From the listing that follows, extract every line and set it down unaltered.
--- Begin Dataset extract ---
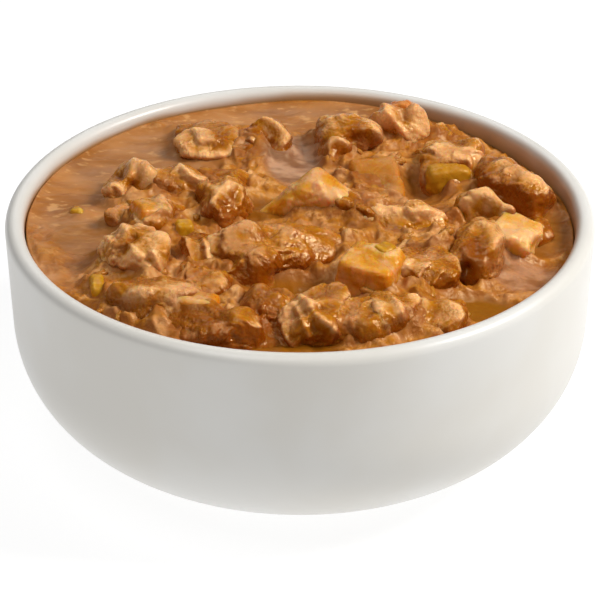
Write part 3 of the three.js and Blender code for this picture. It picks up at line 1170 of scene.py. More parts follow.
@dataclass(frozen=True)
class Morsel:
    """One piece of food: a superellipsoid flattened by torn faces, with balls bulging from it.

    at: centre in plan.  rise: height of its top over the sauce.  size: length, width, depth.
    turn, tilt, lean: degrees about Z, Y and X, applied X first.  corner: 2 is an ellipsoid, larger is
    boxier.  faces: sliced faces, each an outward normal and a distance from the centre.
    """

    name: str
    kind: Kind
    at: Place
    rise: float
    size: Triple
    turn: float = 0.0
    tilt: float = 0.0
    lean: float = 0.0
    cuts: int = 0
    lobes: int = 0
    corner: float = 4.0
    seed: int = 1
    faces: tuple[tuple[float, float, float, float], ...] = ()

    SUNK = 130.0  # degrees off the top where the fine sheet ends and the closing fan begins
    BLEND = 16.0  # how sharply the balls join the body
    CUT = (0.70, 0.24)  # least distance of a torn face, and how much more is drawn
    BALL = (0.4, 0.12)  # and so for a ball's radius, as a share of the body's
    BALL_OUT = 0.62  # share of the body's radius at which a ball's centre lies

    def form(self) -> "Form":
        """Everything that fixes the smooth form, drawn from the seed.

        Returns:
            The form.
        """
        source = draws(self.seed)
        half = np.array(self.size) / 2.0
        least, more = self.CUT
        cuts = []
        for _ in range(self.cuts):
            normal = drawn_direction(source)
            depth = least + more * next(source)
            cuts.append((*normal, depth * np.linalg.norm(half * normal)))
        cuts.extend(self.faces)
        planes = np.array(cuts, float).reshape(-1, 4)
        plain = Form(half, planes, self.corner, np.zeros((0, 3)), np.zeros(0), self.turning())
        least, more = self.BALL
        centres, radii = [], []
        for _ in range(self.lobes):
            towards = drawn_direction(source)
            towards[2] = abs(towards[2])
            reach = float(plain.plain_radius(towards[None, :])[0])
            centres.append(self.BALL_OUT * reach * towards)
            radii.append((least + more * next(source)) * reach)
        balls = np.array(centres).reshape(-1, 3)
        return Form(half, planes, self.corner, balls, np.array(radii), plain.turn)

    def turning(self) -> np.ndarray:
        """Rotation matrix: lean about X, then tilt about Y, then turn about Z.

        Returns:
            A 3 by 3 array.
        """
        angles = np.radians([self.lean, self.tilt, self.turn])
        (a, b, c), (p, q, r) = np.cos(angles), np.sin(angles)
        about_x = np.array([[1, 0, 0], [0, a, -p], [0, p, a]])
        about_y = np.array([[b, 0, q], [0, 1, 0], [-q, 0, b]])
        about_z = np.array([[c, -r, 0], [r, c, 0], [0, 0, 1]])
        return about_z @ about_y @ about_x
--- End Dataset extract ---
Answer to this task
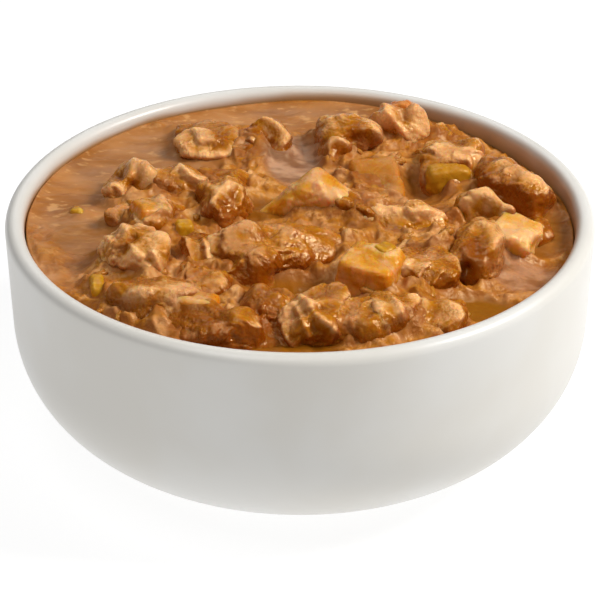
Write part 3 of the three.js and Blender code for this picture. It picks up at line 1170 of scene.py. More parts follow.
@dataclass(frozen=True)
class Morsel:
    """One piece of food: a superellipsoid flattened by torn faces, with balls bulging from it.

    at: centre in plan.  rise: height of its top over the sauce.  size: length, width, depth.
    turn, tilt, lean: degrees about Z, Y and X, applied X first.  corner: 2 is an ellipsoid, larger is
    boxier.  faces: sliced faces, each an outward normal and a distance from the centre.
    """

    name: str
    kind: Kind
    at: Place
    rise: float
    size: Triple
    turn: float = 0.0
    tilt: float = 0.0
    lean: float = 0.0
    cuts: int = 0
    lobes: int = 0
    corner: float = 4.0
    seed: int = 1
    faces: tuple[tuple[float, float, float, float], ...] = ()

    SUNK = 130.0  # degrees off the top where the fine sheet ends and the closing fan begins
    BLEND = 16.0  # how sharply the balls join the body
    CUT = (0.70, 0.24)  # least distance of a torn face, and how much more is drawn
    BALL = (0.4, 0.12)  # and so for a ball's radius, as a share of the body's
    BALL_OUT = 0.62  # share of the body's radius at which a ball's centre lies

    def form(self) -> "Form":
        """Everything that fixes the smooth form, drawn from the seed.

        Returns:
            The form.
        """
        source = draws(self.seed)
        half = np.array(self.size) / 2.0
        least, more = self.CUT
        cuts = []
        for _ in range(self.cuts):
            normal = drawn_direction(source)
            depth = least + more * next(source)
            cuts.append((*normal, depth * np.linalg.norm(half * normal)))
        cuts.extend(self.faces)
        planes = np.array(cuts, float).reshape(-1, 4)
        plain = Form(half, planes, self.corner, np.zeros((0, 3)), np.zeros(0), self.turning())
        least, more = self.BALL
        centres, radii = [], []
        for _ in range(self.lobes):
            towards = drawn_direction(source)
            towards[2] = abs(towards[2])
            reach = float(plain.plain_radius(towards[None, :])[0])
            centres.append(self.BALL_OUT * reach * towards)
            radii.append((least + more * next(source)) * reach)
        balls = np.array(centres).reshape(-1, 3)
        return Form(half, planes, self.corner, balls, np.array(radii), plain.turn)

    def turning(self) -> np.ndarray:
        """Rotation matrix: lean about X, then tilt about Y, then turn about Z.

        Returns:
            A 3 by 3 array.
        """
        angles = np.radians([self.lean, self.tilt, self.turn])
        (a, b, c), (p, q, r) = np.cos(angles), np.sin(angles)
        about_x = np.array([[1, 0, 0], [0, a, -p], [0, p, a]])
        about_y = np.array([[b, 0, q], [0, 1, 0], [-q, 0, b]])
        about_z = np.array([[c, -r, 0], [r, c, 0], [0, 0, 1]])
        return about_z @ about_y @ about_x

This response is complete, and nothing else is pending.